Red Cross Issues Warning On Dangerous Misinformation As Trump Spreads Lies About Storm Aid

Members of the Prattville Fire Department ride in an all-terrain vehicle as workers use heavy machinery to clear a road near Black Mountain, N.C., late last month. (Credit: Sean Rayford/Getty Images)

The American Red Cross has issued a warning against dangerous misinformation about emergency help and instructions concerning the nation's devastating destruction of storms and flooding.

The organization issued the alert as Donald Trump continues to baselessly claim that the federal government is favoring Democratic districts with special aid and ignoring Republican areas.

Trump even claimed that Republican governors couldn't get President Biden on the phone after Hurricane Helene hit. Georgia's GOP Governor Brian Kemp and South Carolina Republican Governor Henry McMaster said that was absolutely not the case, and praised the federal response in the wake of the storm.

"He just said, 'Hey, what do you need?'" Kemp told reporters of his call with Biden last Monday.

"I told him, you know, we got what we need ... He offered that if there's other things we need, just to call him directly, which, I appreciate. But we've had FEMA embedded with us since, you know, a day or two before the storm hit," Kemp added.

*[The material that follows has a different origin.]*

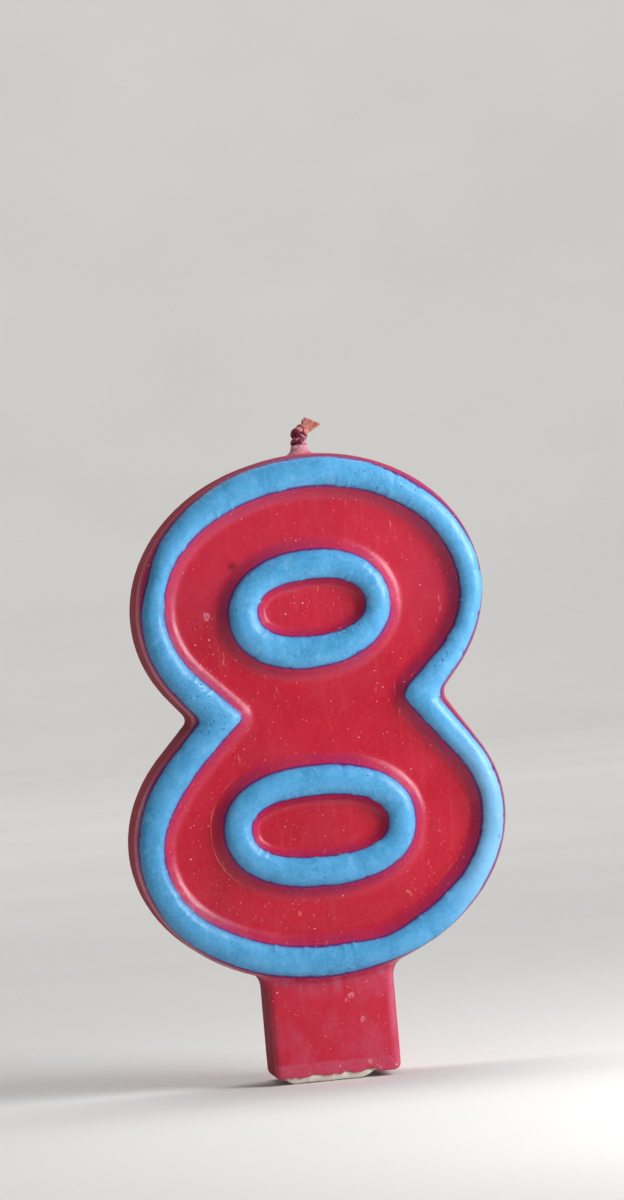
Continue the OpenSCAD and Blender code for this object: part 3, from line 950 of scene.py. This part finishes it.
def fibres(start, heading, across, depth, count, draw):
    """Loose cotton that lies along a yarn's end and frays out past the cut."""
    verts, faces, total = [], [], 0
    for _ in range(count):
        turn, reach = draw.uniform(0, 2 * math.pi), math.sqrt(draw.uniform(0.15, 1.0))
        u, v = reach * math.cos(turn), reach * math.sin(turn)
        back = draw.uniform(0.15, 0.8)
        root = start + across * u * YARN_W * 0.92 + depth * v * YARN_D * 0.92 - heading * back
        to_cut = back + u * YARN_W * 0.92 * CUT_SLANT
        spread_u = 0.12 * u + draw.normal(0, 0.05)
        spread_v = 0.12 * v + draw.normal(0, 0.05)
        aim = heading + across * spread_u + depth * spread_v
        aim /= np.linalg.norm(aim)
        length = max(0.1, to_cut + draw.uniform(-0.03, 0.14))
        t = np.linspace(0, 1, 6)[:, None]
        sag = across * draw.normal(0, 0.06) + depth * draw.normal(0, 0.06)
        path = root + aim * length * t + sag * t ** 2
        radius = 0.042 * (1 - 0.55 * t)
        side = np.cross(aim, depth)
        side /= np.linalg.norm(side)
        up = np.cross(side, aim)
        part, loops = tube(path, np.tile(side, (6, 1)), np.tile(up, (6, 1)), radius, 6)
        verts.append(part)
        faces += [tuple(n + total for n in loop) for loop in loops]
        total += len(part)
    return np.vstack(verts), faces


def wick_strand(index):
    """One yarn of the braid, lumpy with its plies, its cut end frayed."""
    s = np.arange(WICK_LEN - WICK_FINE_LEN, WICK_LEN, WICK_RING)
    free = np.clip((s - (WICK_LEN - FREE_LEN)) / (0.6 * FREE_LEN), 0, 1)
    free = free * free * (3 - 2 * free)
    # At the cut the yarns lie in the order in which the braid leaves them
    leaving = [math.sin(2 * math.pi * ((WICK_LEN - FREE_LEN) / PLAIT + k / 3)) for k in range(3)]
    rank = sorted(range(3), key=lambda k: leaving[k]).index(index) - 1
    s = np.concatenate([np.arange(0, WICK_LEN - WICK_FINE_LEN, WICK_RING_INSIDE), s])
    phase = 2 * math.pi * (s / PLAIT + index / 3)
    free = np.concatenate([np.zeros(len(s) - len(free)), free])[:, None]
    keep = s < WICK_LEN + FREE_GAP * CUT_SLANT * (rank - 1)
    s, phase, free = s[keep], phase[keep], free[keep]
    middle, across = wick_line(s)
    depth = np.tile([0.0, 1.0, 0.0], (len(s), 1))
    sway = (SWAY_W * np.sin(phase))[:, None] * (1 - free) + FREE_GAP * rank * free
    swing = (SWAY_D * np.sin(2 * phase))[:, None] * (1 - free)
    path = middle + across * sway + depth * swing
    sides = 32
    angle = np.arange(sides) * 2 * math.pi / sides
    ply = np.abs(np.cos(3.5 * (angle[None, :] - 2.4 * s[:, None])))
    oval = np.hypot(YARN_W * np.cos(angle), YARN_D * np.sin(angle))[None, :]
    lump = noise(np.stack([0 * s, 0 * s + 9 * index, s], -1), 0.7, 40)[:, None]
    radius = oval * (0.9 + 0.13 * ply + 0.07 * lump) * (1 - 0.12 * free)
    # The last rings turn to lie along the cut
    forward = np.stack([-across[:, 2], 0 * s, across[:, 0]], -1)
    turned = np.clip((s - s[-1] + 1.0) / 1.0, 0, 1)[:, None]
    verts, faces = tube(path, across + forward * CUT_SLANT * turned, depth, radius, sides)
    bare = np.repeat(np.clip((s - (WICK_LEN - BARE_LEN)) / 0.4, 0, 1), sides)
    heading = path[-1] - path[-3]
    heading /= np.linalg.norm(heading)
    draw = np.random.default_rng(50 + index)
    loose, loops = fibres(path[-1], heading, across[-1], depth[-1], LOOSE_FIBRES, draw)
    faces += [tuple(n + len(verts) for n in loop) for loop in loops]
    obj = new_object(f"wick_strand_{index + 1}_yarn", np.vstack([verts, loose]), faces, WICK_COTTON)
    set_attribute(obj, "bare", np.concatenate([bare, [0.0], np.ones(1 + len(loose))]))
    return obj


def wick_wax():
    """Wax soaked into the middle of the braid, above the collar."""
    start = COLLAR_TOP_Z - 0.7 - WICK_BOTTOM_Z
    s = np.arange(start, WICK_LEN - BARE_LEN, WICK_RING)
    middle, across = wick_line(s)
    depth = np.tile([0.0, 1.0, 0.0], (len(s), 1))
    sides = 40
    angle = np.arange(sides) * 2 * math.pi / sides
    rings, turns = np.meshgrid(s, angle, indexing="ij")
    around = np.stack([np.cos(turns), np.sin(turns), rings], -1).reshape(-1, 3)
    lumps = 0.12 * noise(around, 0.55, 44) + 0.06 * noise(around, 0.25, 45)
    lumps = lumps.reshape(rings.shape)
    up = np.clip((s - start) / 1.4, 0, 1)[:, None]
    radius = (COLLAR_R - 0.08) * (1 - up) ** 2 + (0.62 + lumps) * (1 - (1 - up) ** 2)
    radius = radius * np.sqrt(np.clip((s[-1] - s) / 0.4, 0.05, 1))[:, None]
    squash = np.hypot(np.cos(angle), 0.8 * np.sin(angle))[None, :]
    return tube(middle, across, depth, radius * squash, sides)


# ---------------------------------------------------------------- assembly
def place(piece, slot, *nodes):
    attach(piece, "root")
    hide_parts(*nodes)


def thin_out(obj, spare):
    """Takes most faces out of a piece where spare is true for its points."""
    group = obj.vertex_groups.new(name="thin")
    group.add(np.flatnonzero(spare).tolist(), 1.0, "REPLACE")
    thin = obj.modifiers.new("thin", "DECIMATE")
    thin.vertex_group = group.name
    thin.ratio = 1 - THINNED_OUT * np.mean(spare)
    view = bpy.context.evaluated_depsgraph_get()
    mesh = bpy.data.meshes.new_from_object(obj.evaluated_get(view))
    obj.modifiers.clear()
    obj.vertex_groups.clear()
    obj.data = mesh


def hidden_or_flat(verts):
    """True on the skin's inner face and on the flat of its back."""
    flat_place = verts[:, [0, 2]]
    inward = sample(outline_map, flat_place)
    on_front = verts[:, 1] < red_front(flat_place) + 0.3
    on_wall = inward > -0.3
    on_back = verts[:, 1] > BACK_Y - 0.3
    flat_back = (verts[:, 1] > BACK_Y - 0.02) & (inward < -1.5)
    root = (np.hypot(verts[:, 0] - WICK_X, verts[:, 1]) < ROOT_R) & (verts[:, 2] > WICK_ROOT_Z)
    return (flat_back | ~(on_front | on_wall | on_back)) & ~root


def dipped_skin():
    """The red skin with the wax at the wick, and what its material reads."""
    verts, quads = red_overdip()
    film, loops = wick_wax()
    faces = [tuple(q) for q in quads] + [tuple(n + len(verts) for n in loop) for loop in loops]
    verts = np.vstack([verts, film])
    obj = new_object("red_overdip_skin", verts, faces, RED_WAX)
    thin_out(obj, hidden_or_flat(verts))
    verts = np.empty(3 * len(obj.data.vertices))
    obj.data.vertices.foreach_get("co", verts)
    verts = verts.reshape(-1, 3) / MM
    flat_place = verts[:, [0, 2]]
    on_front = verts[:, 1] < FIELD_Y + 0.6
    gaps = np.where(on_front, sample(ridge_gap, flat_place), NO_RIDGE_GAP)
    set_attribute(obj, "ridge_gap", gaps)
    set_attribute(obj, "painted_glint", sample(painted_glint_foot, flat_place) * on_front)
    depth = np.minimum(verts[:, 1] - FIELD_Y, BACK_Y - verts[:, 1])
    set_attribute(obj, "wall", np.clip((depth - 0.2) / 0.8, 0, 1))
    return obj


place(dipped_skin(), "red_wax", "red_overdip")
place(wax_core(), "core_wax", "wax_core")
place(bead("outline_bead_wax", field_curve, edge_curve, 60), "blue_wax", "outline_bead")
place(bead("upper_ring_wax", ring(UPPER_COUNTER), ring(UPPER_RING), 70), "blue_wax", "upper_ring_bead")
place(bead("lower_ring_wax", ring(LOWER_COUNTER), ring(LOWER_RING), 80), "blue_wax", "lower_ring_bead")
for strand in range(3):
    place(wick_strand(strand), "wick_cotton", f"wick_strand_{strand + 1}")


# ------------------------------------------------------------------- stage
def floor():
    """A pale round floor whose far edge sweeps up into a low wall."""
    n = Nodes("pale_floor")
    colour = n.mix(n.ramp(n.noise(0.01, 3), 0.3, 0.7), (0.79, 0.78, 0.755), (0.82, 0.81, 0.785))
    n.set("Base Color", colour)
    n.set("Roughness", 0.8)
    n.set("Specular IOR Level", 0.2)
    radius, bend, sides = 1300.0, 800.0, 96
    profile = [(r, 0.0) for r in np.linspace(100, radius, 13)]
    profile += [(radius + bend * math.sin(a), bend * (1 - math.cos(a)))
                for a in np.linspace(0, math.radians(75), 14)[1:]]
    verts = [(0.0, 0.0, 0.0)]
    for r, z in profile:
        verts += [(r * math.cos(2 * math.pi * k / sides), r * math.sin(2 * math.pi * k / sides), z)
                  for k in range(sides)]
    faces = [(0, 1 + k, 1 + (k + 1) % sides) for k in range(sides)]
    for i in range(len(profile) - 1):
        for k in range(sides):
            a, b = 1 + i * sides + k, 1 + i * sides + (k + 1) % sides
            faces.append((a, a + sides, b + sides, b))
    obj = new_object("floor", verts, faces, n.material)


def lamp(name, place_mm, target_mm, size_mm, power, colour):
    data = bpy.data.lights.new(name, "AREA")
    data.shape = "RECTANGLE"
    data.size, data.size_y = (s * MM for s in size_mm)
    data.energy = power
    data.color = colour
    obj = bpy.data.objects.new(name, data)
    obj.location = Vector(place_mm) * MM
    aim = Vector(target_mm) - Vector(place_mm)
    obj.rotation_euler = aim.to_track_quat("-Z", "Y").to_euler()
    obj.visible_camera = False
    bpy.context.scene.collection.objects.link(obj)


def light():
    world = bpy.data.worlds.new("studio")
    world.use_nodes = True
    world.node_tree.nodes["Background"].inputs["Color"].default_value = (0.97, 0.98, 1.0, 1)
    world.node_tree.nodes["Background"].inputs["Strength"].default_value = 0.2
    bpy.context.scene.world = world
    middle = (1, -5, 43)
    lamp("key", (153, -114, 114), middle, (100, 115), 0.5, (0.98, 0.985, 1.0))
    lamp("back_wall", (0, 500, 1500), (0, 1800, 100), (1600, 900), 20.0, (1.0, 1.0, 1.0))


def camera():
    """Camera at the photograph's angle: 7 degrees to the left, level, rolled."""
    distance, azimuth, roll = 600.0, math.radians(-7), math.radians(-5)
    aim = Vector((1.59, CREST_Y + 0.8, 59.14))
    back = Vector((math.sin(azimuth), -math.cos(azimuth), 0))
    data = bpy.data.cameras.new("camera")
    data.sensor_width = 36
    data.lens = 36 * distance / (PICTURE_H_PX / PX_PER_MM)
    data.clip_start, data.clip_end = 0.05, 10
    obj = bpy.data.objects.new("camera", data)
    obj.location = (aim + back * distance) * MM
    spin = back.to_track_quat("Z", "Y").to_matrix().to_4x4()
    obj.rotation_euler = spin.to_euler()
    obj.rotation_euler.rotate_axis("Z", roll)
    bpy.context.scene.collection.objects.link(obj)
    bpy.context.scene.camera = obj


floor()
light()
camera()
bpy.context.scene.view_settings.view_transform = "Standard"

The Red Cross warned: "Misinformation can spread quickly after a disaster, causing confusion and distrust within communities struggling to recover. Unfortunately, we're seeing this during our response to Hurricane Helene."

It added: "Sharing rumors online without first vetting the source and verifying facts ultimately hurts people — people who have just lost their homes, neighborhoods, and, in some cases, loved ones. They are already unsure where to turn for help, and spreading misinformation only adds to that uncertainty. It also disrupts our ability to deliver critical aid and affects the disaster workers who have put their own lives on hold to assist those in need," it added.

Ironically, former Trump aides have come forward to accuse him of withholding emergency funds and aid from Democratic areas when he was in the White House.

He resisted sending funds to California following wildfires, for example, and only relented when aides tallied up the positive votes for him in some sections of the blue state, former aides told Politico and E&E News.

Olivia Troye, who was Vice President Mike Pence's homeland security adviser, recounted that Trump initially ordered the then administrator of the Federal Emergency Management Agency not to send "any money" to California.

"We went as far as looking up how many votes he got in those impacted areas ... to show him these are people who voted for you," said Mark Harvey, Trump's senior director for resilience policy on the National Security Council staff.

Troye noted to the New York Times: "We saw numerous instances — this was just one — where [emergency aid] was politicized. It was red states vs. blue states."

In 2019 Trump ordered FEMA to pay 100 percent of disaster costs in Florida, but threatened two months later to veto a bill that would have done the same in Puerto Rico and the Virgin Islands, where more than 3,000 people were killed by Hurricane Maria.

Trump's campaign spokesman denied all the accounts of Trump withholding funds from Democratic areas.

Right-wing conspiracy theories are also muddying delivery of disaster aid, with false warnings on social media that the federal government is out to steal land or fine-tuning hurricanes to specifically target Republican areas, Associated Press has reported.

The Red Cross statement didn't mention misinformation by Trump, but did list some of the falsehoods about it and disaster aid, including that staffers aren't at the scenes of disasters, are "taking over shelters" and are "confiscating" donated goods.